Isso é o que eu chamo de um verdadeiro tapa com luva de pelica. A notícia é do Blog de Luís Nassif.
O repórter Jon Lee Anderson, biógrafo de Che Guevara, foi procurado há umas semanas pelo também repórter Diogo Schelp, da Veja. O objetivo era uma entrevista curta para a composição da reportagem que saiu na revista a respeito dos 40 anos da morte de Guevara. É um entrevistado natural – afinal, Che Guevara, uma biografia, é a principal referência ao tema.
A própria revista, na reportagem que Anderson critica, descreve seu livro como ‘a mais completa biografia de Che’. Mas a cobertura daquele aniversário de morte já foi assunto deste Weblog.
Anderson respondeu a Diogo mas acabou não sendo procurado. Na semana passada, o veterano repórter de guerra da New Yorker teve acesso e leu a reportagem. Foi sua a decisão de tornar pública esta resposta a Schelp, que começou a circular por email entre os jornalistas brasileiros.

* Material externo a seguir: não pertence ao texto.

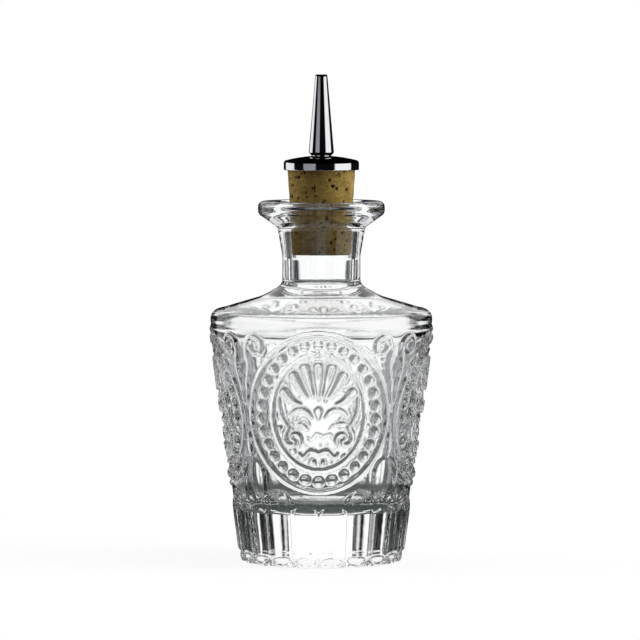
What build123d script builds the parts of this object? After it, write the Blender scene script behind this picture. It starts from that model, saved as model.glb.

A original é em inglês, esta que segue é uma tradução:
Caro Diogo,
Fiquei intrigado quando você não me procurou após eu responder seu email. Aí me passaram sua reportagem em Veja, que foi a mais parcial análise de uma figura política contemporânea que li em muito tempo. Foi justamente este tipo de reportagem hiper editorializada, ou uma hagiografia ou – como é o seu caso – uma demonização, que me fizeram escrever a biografia de Che. Tentei por pele e osso na figura super-mitificada de Che para compreender que tipo de pessoa ele foi. O que você escreveu foi um texto opinativo camuflado de jornalismo imparcial, coisa que evidentemente não é.
Jornalismo honesto, pelos meus critérios, envolve fontes variadas e perspectivas múltiplas, uma tentativa de compreender a pessoa sobre quem se escreve no contexto em que viveu com o objetivo de educar seus leitores com ao menos um esforço de objetividade. O que você fez com Che é o equivalente a escrever sobre George W. Bush utilizando apenas o que lhe disseram Hugo Chávez e Mahmoud Ahmadinejad para sustentar seu ponto de vista.
No fim das contas, estou feliz que você não tenha me entrevistado. Eu teria falado em boa fé imaginando, equivocadamente, que você se tratava de um jornalista sério, um companheiro de profissão honesto. Ao presumir isto, eu estaria errado. Esteja à vontade para publicar esta carta em Veja, se for seu desejo.
Cordialmente,
Jon Lee Anderson.
E ainda tem gente, inclusive colegas jornalistas, que acham que a Veja é a melhor revista do Brasil. É triste ver que muitos companheiros de profissão aprovam o jornalismo de baixo nível que a Veja faz.
Lembro que em 2003, no I Fórum Social Brasileiro, em Belo Horizonte - MG, assisti um debate sobre rádios comunitárias e um dos debatedores (não recordo o nome) perguntou à platéia, formada majoritariamente por estudantes de jornalismo, se eles já haviam decidido por quanto iriam se vender quando se fossem jornalistas de verdade.
A pergunta, carrega de ironia nada sutil, reflete a imagem que a sociedade tem da classe dos jornalistas - mercenários dispostos a vender a ética e a consciência ao primeiro que oferecer o lance mais alto.
E o que é que nós estamos fazendo pra mudar essa imagem? Tenho medo da resposta.